Par un mémoire en défense, enregistré le 5 août 2024, la commune d'Antugnac, représentée par Me d'Albenas, conclut au rejet de la requête et à ce qu'il soit mis à la charge de l'appelant la somme de 3 000 euros au titre de l'article L. 761-1 du code de justice administrative.

Elle soutient que :

- la demande de première instance est irrecevable dès lors que M. C... a présenté une première demande préalable d'indemnisation le 7 juin 2023 qui a fait l'objet d'une décision expresse de rejet le 14 juin 2023, laquelle mentionnait les voies et délais de recours ; ainsi, la nouvelle demande préalable indemnitaire présentée le 9 février 2024, qui tendait à la réparation des mêmes préjudices et invoquait le même fait générateur, n'a pu rouvrir le délai de recours, lequel était expiré lorsque M. C... a, le 29 mai 2024, saisi le tribunal administratif de Montpellier ;

- la demande est sérieusement contestable dès lors que le rapport d'expertise est affecté de vices de méthodologie qui ne permettent pas de faire droit aux demandes de M. C..., faute de lien de causalité avéré entre le fait de l'ouvrage et le dommage invoqué ;

- en construisant son immeuble sur le réseau d'eaux pluviales communal, M. C... a commis une faute de nature à exonérer entièrement la responsabilité de la commune.

Par une ordonnance du 4 novembre 2024, la clôture de l'instruction a été fixée au 22 novembre 2024 à 12h00.

Vu les autres pièces du dossier.

Vu le code de justice administrative.

Vu la décision du 2 septembre 2024 par laquelle le président de la cour a désigné M. Frédéric Faïck, président de la 3ème chambre, pour statuer sur les demandes en référé en application des dispositions de l'article L. 555-1 du code de justice administrative.

Considérant ce qui suit :

1. M. C... est propriétaire d'une maison d'habitation comportant deux logements, située 2 rue de la Garenne à Antugnac (Aude), qu'il a mise en location. Le 23 septembre 2019, il a fait intervenir sur les lieux un huissier qui a constaté la présence de fissures à l'extérieur et à l'intérieur de cet immeuble. Par une ordonnance du 6 janvier 2020, le juge des référés du tribunal administratif de Montpellier a ordonné, à la demande de M. C..., une expertise aux fins, notamment, de décrire les désordres affectant la propriété, de rechercher les causes de ces désordres, d'en indiquer la nature ainsi que le coût des travaux nécessaires à leur réparation et de définir les mesures d'urgence provisoires à mettre en œuvre afin d'éviter une aggravation des dommages. L'expert désigné a rendu son rapport le 25 janvier 2023 dont les conclusions ont conduit M. C... à saisir le juge des référés du tribunal administratif de Montpellier d'une demande tendant à la condamnation de la commune d'Antugnac à lui verser une provision de 482 620 euros à valoir sur le montant des travaux de remise en état de sa propriété et une provision de 100 000 euros à valoir sur l'indemnisation de ses préjudices, actuels et futurs, entraînés par la réalisation de ces travaux.

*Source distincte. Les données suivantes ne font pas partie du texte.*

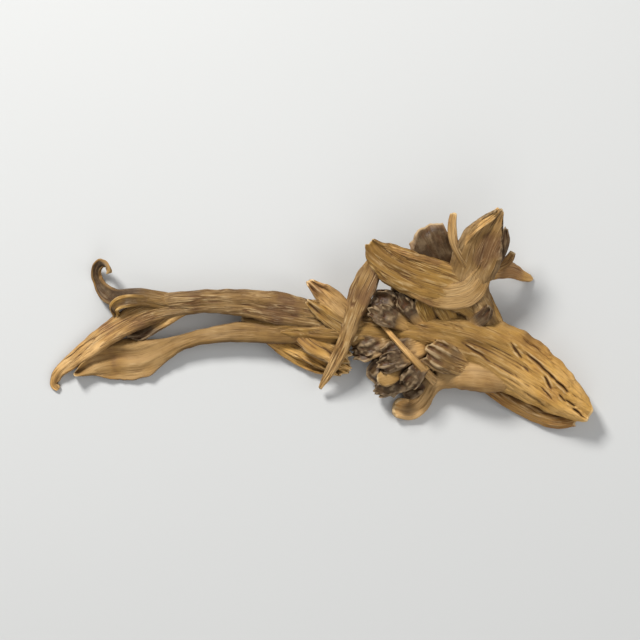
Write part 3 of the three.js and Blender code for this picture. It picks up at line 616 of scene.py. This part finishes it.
def grooveShare(frond, q, v):
    count, depth = frond["grooves"]
    drift = frond["seed"] * 2 + 0.5 * math.sin(5 * v + frond["seed"] * 3)
    broad = 1 - abs(math.sin(math.pi * count * q + drift))
    second = 1 - abs(math.sin(math.pi * (count + 3) * q - 1.7 * drift))
    return depth * (broad + 0.6 * second**2)


def sheetHeight(frond, u, v):
    spread = grown("sheet", v)
    margin = max(u * u, grown("sheetEnd", v) ** 2)
    height = 0.0
    if "pleats" in frond:
        count, rise = frond["pleats"]
        height += rise * spread * math.sin(math.pi * count * u + frond["seed"] * 4)
    if "frill" in frond:
        count, rise = frond["frill"]
        turn = 2 * math.pi * count * (v * 0.7 + 0.35 * u) + frond["seed"] * 5
        height += rise * margin * spread * math.sin(turn)
    return height


def endReach(frond, u, v):
    count, depth = frond["lobes"]
    wave = depth * math.cos(math.pi * count * u + frond["seed"] * 6)
    return grown("end", v) * (-frond["tip"] * u * u + wave)


def fold(value, width):  # 1 in the bottom of a wrinkle, 0 away from it
    return math.exp(-((value / width) ** 2))


def noiseAt(x, y, z):
    return noise.noise(Vector((x, y, z)))


def fissureDepth(name, point):  # how deep a torn frond is at a point of its top, and how much painted shade darkens it there
    deepest = dark = lip = 0.0
    path, across = waves["tearPath"], waves["tearWidth"]
    for x0, y0, x1, y1, width, depth in fissures[name]:
        run = Vector((x1 - x0, y1 - y0))
        reach = Vector((point.x - x0, point.y - y0))
        share = reach.dot(run) / run.length_squared
        if not -0.1 < share < 1.1:
            continue
        away = run.cross(reach) / run.length + tear["wander"] * noiseAt(point.x * path, point.y * path, x0)
        ends = smoothStep(share, -0.1, 0.25) * (1 - smoothStep(share, 0.75, 1.1))
        uneven = width * (1 + tear["uneven"] * noiseAt(point.x * across, point.y * across, y0))
        cut = ends * fold(away, uneven)
        deepest = max(deepest, depth * cut)
        lip = max(lip, tear["lip"] * ends * min(1, depth) * fold(abs(away) - 2.3 * width, 0.9 * width))
        dark = max(dark, tear["dark"] * cut * min(1, depth))
    return deepest - lip, dark


def skinCrease(frond, spot, c, full, patch):  # the wrinkles' depth, the swelling, and where they are coarse
    seed = frond["seed"]
    across = waves["veinAcross"]
    skin = Vector((spot.x * across + seed * 31, spot.y * across, c * waves["veinAlong"]))
    vein = noise.noise(skin)
    coarse = fold(vein, surface["vein"])
    across = waves["fineAcross"]
    fineNoise = noiseAt(skin.x * across, skin.y * across, skin.z * waves["fineAlong"] + 5)
    fine = fold(fineNoise, surface["fineVein"])
    depth = coarse + surface["fineDepth"] * fine - surface["lipHeight"] * fold(vein - 0.17, 0.06)
    crease = frond["crease"] * depth * full * (0.3 + 0.7 * patch)
    across = waves["swellAcross"]
    swellNoise = noiseAt(spot.x * across, spot.y * across + seed, c * waves["swellAlong"])
    return crease, surface["swell"] * frond["crease"] * swellNoise, coarse


def capUnevenness(frond, u, v, c, side, halfWidth):  # a cap's ruffles, lumps and ragged end
    seed = frond["seed"]
    margin = max(u**4, grown("ruffleEnd", v) ** 2) * grown("ruffle", v)
    wave = noiseAt(c * waves["ruffleAlong"], u * waves["ruffleAcross"], seed * 5)
    ruffle = frond["ruffle"] * margin * wave * 2
    torn = noiseAt(u * waves["torn"], seed * 8, 0.5) + 0.3 * noiseAt(u * waves["tornFine"], seed * 8, 3.5)
    ragged = surface["ragged"] * halfWidth * min(1, 5 * frond["ruffle"]) * grown("ragged", v) * torn
    buckle = surface["buckle"] * frond["ruffle"] * grown("buckle", v)
    buckle *= noiseAt(u * waves["buckleAcross"], c * waves["buckleAlong"], seed * 7)
    knob = Vector((side * waves["lump"], c * waves["lump"], seed * 7))
    lump = noise.noise(knob) + surface["fineLump"] * noise.noise(knob * waves["lumpFine"])
    buckle += frond["crumple"] * grown("crumple", v) * lump
    return ruffle, buckle, ragged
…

2. M. C... relève appel de l'ordonnance du 8 juillet 2024 par laquelle le juge des référés du tribunal administratif de Montpellier a rejeté sa demande.

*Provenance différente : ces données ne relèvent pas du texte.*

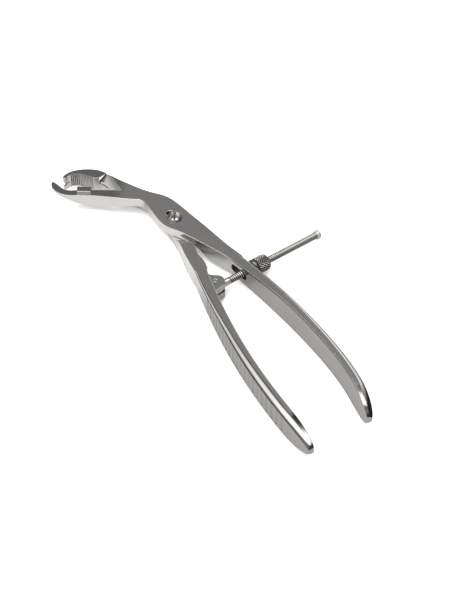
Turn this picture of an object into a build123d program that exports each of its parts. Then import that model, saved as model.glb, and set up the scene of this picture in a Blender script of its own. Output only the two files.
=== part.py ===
from build123d import *
import os
from math import cos, radians, sin, sqrt, tan

# Bone holding forceps lying flat. The pivot axis is the Z axis and the lock's underside is z = 0.
# +X runs from the pivot to the handles, and the jaws bend away from -X towards -Y.

# Lock: two plates, one on the other, on one screw in a slot of the upper one
plate_thickness = 5.3
lock_half_width = 9.2
screw_diameter = 4.8
screw_head_diameter = 8.4
screw_head_height = 1.3
driver_slot_width = 1.2
driver_slot_depth = 0.7
driver_slot_angle = 64.0
slip_travel = 5.0
slip_angle = 6.0
running_clearance = 0.05

# Jaws: side profiles are measured from the neck towards the tips
neck_x = -33.0
neck_y = -11.0
jaw_angle = 50.0
jaw_reach = 48.5
hook_reach = 54.0
jaw_top_drop = 1.0
jaw_bottom_rise = 0.7
hook_top_drop = 2.4
hook_tip_height = 1.5
hook_root_x = -38.8
hook_root_y = -16.7
ramp_slope = 27.0
ramp_turn = 4.0
neck_gap = 2.9
ramp_span = 30.0
lap_radius = 62.6
lap_gap = 0.5
serration_pitch = 1.15
serration_depth = 0.5
tip_notch_height = 3.0
tip_notch_depth = 3.7
tip_notch_rise = -0.9
pad_length = 8.6
pad_width = 4.8
pad_rise = 1.4
pad_reach = 1.5
pad_tooth_pitch = 1.1

# Handles
handle_width = 15.0
handle_thickness = 5.6
shank_thickness = 6.8
handle_reach = 188.5
facet_reach = 3.4
facet_drop = 1.9
groove_pitch = 4.9
groove_radius = 0.95
groove_depth = 0.6
groove_height = 10.6
groove_count = 20
groove_start = 30.0

# Locking rod, its hinge in the lug and the slot it passes through
lug_x = 62.0
lug_y = -5.0
clevis_slot = 2.1
eye_radius = 4.5
eye_thickness = 1.7
eye_gap = 0.4
hinge_pin_diameter = 2.6
rod_diameter = 4.4
rod_length = 75.0
rod_angle = 100.4
rod_shoulder = 5.9
rod_slot_height = 5.0
rod_slot_ahead = 9.1
rod_slot_behind = 4.6
button_diameter = 6.0
button_thickness = 2.4
spigot_diameter = 2.4
spigot_length = 4.0

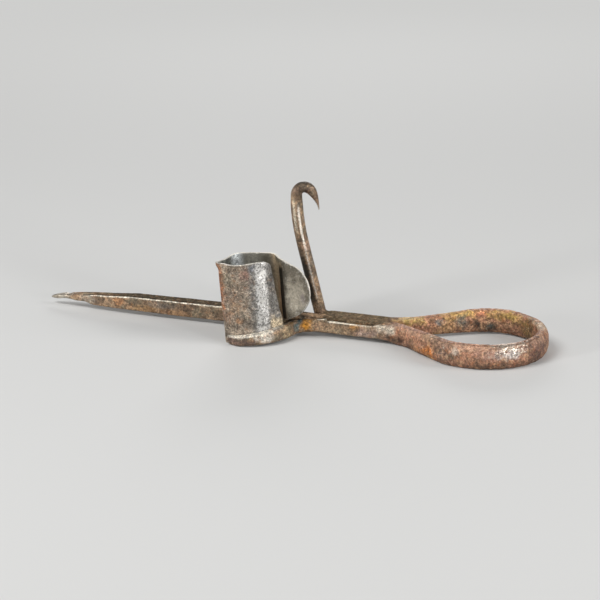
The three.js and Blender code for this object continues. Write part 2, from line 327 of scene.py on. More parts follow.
def spread_over(values, edges, times):
    """Values averaged with their neighbours', a number of times."""
    n = len(values)
    degree = np.bincount(edges.ravel(), minlength=n).astype(float)
    degree[degree == 0] = 1
    shape = (n,) + (1,) * (values.ndim - 1)
    for _ in range(times):
        total = np.zeros_like(values)
        np.add.at(total, edges[:, 0], values[edges[:, 1]])
        np.add.at(total, edges[:, 1], values[edges[:, 0]])
        values = 0.5 * values + 0.5 * total / degree.reshape(shape)
    return values


def fuse(name, bodies, voxel):
    """One skin round bodies that overlap: the mesh, its vertices in mm and its edges."""
    points, faces = [], []
    for body_points, body_faces in bodies:
        base = sum(len(p) for p in points)
        points.append(body_points)
        faces += [tuple(i + base for i in f) for f in body_faces]
    rough = mesh_object(name, np.vstack(points) * MM, faces)
    remesh = rough.modifiers.new("fuse", "REMESH")
    remesh.mode = "VOXEL"
    remesh.voxel_size = voxel * MM
    remesh.adaptivity = 0
    mesh = bpy.data.meshes.new_from_object(rough.evaluated_get(bpy.context.evaluated_depsgraph_get()))
    bpy.data.objects.remove(rough)
    return mesh, read(mesh.vertices, "co") / MM, read(mesh.edges, "vertices", 2, np.int64)


def taubin(points, edges, times):
    """Smooths without shrinking: each step in is followed by a slightly longer step out."""
    step_in, step_out = 1.2, 1.26
    for _ in range(times):
        points = points + step_in * (spread_over(points, edges, 1) - points)
        points = points - step_out * (spread_over(points, edges, 1) - points)
    return points


# Rings of the forging, swept from the spike's point to the hook's
def bar_ring(centre, across, up, width, height, squareness, flat, s, bevel=0.0, bulge=0.0, crown=0.0):
    """Ring of bar at a distance s along it, uneven as handwork is.

    bevel lowers the upper outer corner, bulge swells the lower outer side, and crown raises the top.
    """
    width *= 1 + UNEVEN_WIDTH * wave(s, 13, 1)
    height *= 1 + UNEVEN_HEIGHT * wave(s, 17, 2)
    twist = math.radians(UNEVEN_TWIST * wave(s, 24, 3))
    u, v = hammered(width, height, *squareness, flat)
    v = v - bevel * ease(u / width, 0.0, 0.5) * ease(v / height, 0.2, 0.45)
    u = u + bulge * ease(u / width, 0, 0.3) * (1 - ease(v / height, -0.35, 0.15))
    v = v + crown * ease(v / height, 0, 0.4)
    u, v = u * math.cos(twist) - v * math.sin(twist), u * math.sin(twist) + v * math.cos(twist)
    return [centre + a * across + b * up for a, b in zip(u, v)]


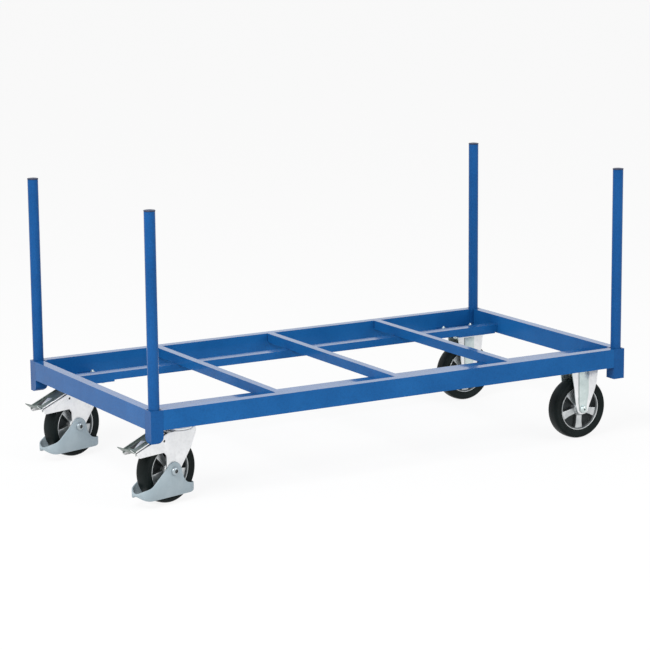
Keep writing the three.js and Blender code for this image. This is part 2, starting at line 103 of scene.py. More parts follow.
# Shapes
def mesh_of(name, verts, faces):
    mesh = bpy.data.meshes.new(name)
    mesh.from_pydata([tuple(c * MM for c in v) for v in verts], [], faces)
    bm = bmesh.new()
    bm.from_mesh(mesh)
    bmesh.ops.remove_doubles(bm, verts=bm.verts, dist=1e-6)
    bmesh.ops.recalc_face_normals(bm, faces=bm.faces)
    bm.to_mesh(mesh)
    bm.free()
    return mesh


def lathe(name, section, segments=64, axis="Z", centre=(0, 0, 0)):
    """A section of (radius, height) points turned about an axis."""
    verts, faces, count = [], [], len(section)
    for step in range(segments):
        c, s = math.cos(TAU * step / segments), math.sin(TAU * step / segments)
        for r, h in section:
            spot = (r * c, r * s, h) if axis == "Z" else (r * c, h, r * s)
            verts.append([a + b for a, b in zip(spot, centre)])
    for step in range(segments):
        here, there = step * count, (step + 1) % segments * count
        for i in range(count):
            j = (i + 1) % count
            faces.append([here + i, here + j, there + j, there + i])
    return mesh_of(name, verts, faces)


def rod(name, radius, low, high, segments=32, axis="Z", centre=(0, 0, 0)):
    return lathe(name, [(0, low), (radius, low), (radius, high), (0, high)], segments, axis, centre)


def prism(name, outline, low, high, plane="side", ending=None):
    """An outline run from low to high, turning into the ending outline if one is given."""
    order = {
        "side": lambda a, b, t: (a, t, b),
        "plan": lambda a, b, t: (a, b, t),
    }[plane]
    count = len(outline)
    verts = [order(a, b, t) for t, run in ((low, outline), (high, ending or outline)) for a, b in run]
    faces = [list(range(count)), list(range(2 * count - 1, count - 1, -1))]
    for i in range(count):
        j = (i + 1) % count
        faces.append([i, j, count + j, count + i])
    return mesh_of(name, verts, faces)


def rectangle(low_a, low_b, high_a, high_b):
    return [(low_a, low_b), (high_a, low_b), (high_a, high_b), (low_a, high_b)]


def block(name, low, high):
    return prism(name, rectangle(low[X], low[Y], high[X], high[Y]), low[Z], high[Z], "plan")


def arc(cx, cy, radius, start, end, steps=12):
    spots = []
    for step in range(steps + 1):
        angle = math.radians(start + (end - start) * step / steps)
        spots.append((cx + radius * math.cos(angle), cy + radius * math.sin(angle)))
    return spots


def hexagon(across, turn=0.0, centre=(0, 0)):
    reach = across / math.sqrt(3)
    angles = [turn + TAU * k / 6 for k in range(6)]
    return [(centre[0] + reach * math.cos(a), centre[1] + reach * math.sin(a)) for a in angles]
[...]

Sur la fin de non-recevoir tirée de la tardiveté de la demande de provision :

3. Aux termes de l'article R. 421-1 du code de justice administrative : " La juridiction ne peut être saisie que par voie de recours formé contre une décision, et ce, dans les deux mois à partir de la notification ou de la publication de la décision attaquée. / Lorsque la requête tend au paiement d'une somme d'argent, elle n'est recevable qu'après l'intervention de la décision prise par l'administration sur une demande préalablement formée devant elle. / (...) ". L'article R. 541-1 du même code dispose que : " Le juge des référés peut, même en l'absence d'une demande au fond, accorder une provision au créancier qui l'a saisi lorsque l'existence de l'obligation n'est pas sérieusement contestable. (...) ".

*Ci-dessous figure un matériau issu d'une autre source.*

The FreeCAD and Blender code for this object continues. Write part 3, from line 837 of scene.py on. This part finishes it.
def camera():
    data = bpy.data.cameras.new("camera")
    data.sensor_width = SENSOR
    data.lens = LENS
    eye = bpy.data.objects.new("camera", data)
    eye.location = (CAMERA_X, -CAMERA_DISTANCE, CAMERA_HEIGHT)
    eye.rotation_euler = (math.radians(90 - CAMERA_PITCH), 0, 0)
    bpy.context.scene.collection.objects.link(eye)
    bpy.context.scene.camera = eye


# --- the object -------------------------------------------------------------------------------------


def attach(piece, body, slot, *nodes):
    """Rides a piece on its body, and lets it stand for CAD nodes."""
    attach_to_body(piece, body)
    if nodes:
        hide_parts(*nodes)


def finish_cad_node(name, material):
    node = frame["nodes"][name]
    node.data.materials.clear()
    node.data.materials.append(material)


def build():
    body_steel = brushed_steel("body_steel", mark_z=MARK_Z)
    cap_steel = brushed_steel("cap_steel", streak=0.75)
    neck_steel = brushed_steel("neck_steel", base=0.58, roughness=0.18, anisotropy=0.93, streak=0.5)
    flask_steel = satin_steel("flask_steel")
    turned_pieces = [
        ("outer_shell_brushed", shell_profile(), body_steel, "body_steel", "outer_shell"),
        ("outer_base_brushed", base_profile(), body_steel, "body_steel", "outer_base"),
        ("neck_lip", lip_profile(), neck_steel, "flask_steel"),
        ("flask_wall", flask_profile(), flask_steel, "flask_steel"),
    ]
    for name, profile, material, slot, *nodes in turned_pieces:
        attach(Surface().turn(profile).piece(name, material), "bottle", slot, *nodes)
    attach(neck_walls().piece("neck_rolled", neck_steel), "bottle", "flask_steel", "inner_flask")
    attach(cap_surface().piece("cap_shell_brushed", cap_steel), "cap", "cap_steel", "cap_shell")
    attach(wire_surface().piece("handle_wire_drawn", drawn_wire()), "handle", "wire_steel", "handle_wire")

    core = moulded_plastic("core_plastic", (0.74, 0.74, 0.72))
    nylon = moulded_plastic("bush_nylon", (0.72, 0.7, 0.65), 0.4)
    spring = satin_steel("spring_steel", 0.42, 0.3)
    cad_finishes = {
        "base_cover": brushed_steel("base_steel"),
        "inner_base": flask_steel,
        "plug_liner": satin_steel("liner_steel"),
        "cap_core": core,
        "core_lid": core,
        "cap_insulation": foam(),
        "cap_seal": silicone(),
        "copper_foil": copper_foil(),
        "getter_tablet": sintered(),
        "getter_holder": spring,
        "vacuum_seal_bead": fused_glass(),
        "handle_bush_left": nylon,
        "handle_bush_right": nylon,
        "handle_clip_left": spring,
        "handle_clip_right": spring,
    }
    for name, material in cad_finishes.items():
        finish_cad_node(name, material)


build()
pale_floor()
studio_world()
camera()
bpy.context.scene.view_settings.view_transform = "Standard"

4. D'une part, il résulte des dispositions de l'article R. 421-1 du code de justice administrative, qui sont applicables aux demandes de provision présentées sur le fondement de l'article R. 541-1 du même code, qu'en l'absence d'une décision de l'administration rejetant une demande formée devant elle par le requérant ou pour son compte, une requête tendant au paiement d'une somme d'argent est irrecevable. L'intervention de cette décision rend recevable le référé provision et lie ainsi le contentieux.

5. D'autre part, la saisine du juge des référés aux fins de versement d'une provision interrompt le délai de recours contentieux contre la décision de l'administration ayant rejeté la demande d'indemnisation. Le délai commence à courir à nouveau à compter de la notification au requérant de l'ordonnance du juge des référés.

6. Il résulte de l'instruction qu'après le dépôt du rapport d'expertise, M. C... a, le 7 juin 2023, adressé à la commune d'Antugnac une demande préalable sollicitant le versement d'une somme provisionnelle et précisant qu'en cas de rejet de sa demande, le juge des référés-provision serait saisi au titre de l'article R. 541-1 du code de justice administrative. Par une décision du 14 juin 2023, laquelle mentionnait les voies et délais de recours, la commune d'Antugnac a rejeté la demande de M. C.... Il est constant que, dans les deux mois suivant cette décision du 14 juin 2023, M. C... n'a pas saisi le juge des référés du tribunal d'une requête sur le fondement de l'article R. 541-1 du code de justice administrative. Dans ces conditions, il apparaît que le délai de recours contentieux expirait le 16 août 2023.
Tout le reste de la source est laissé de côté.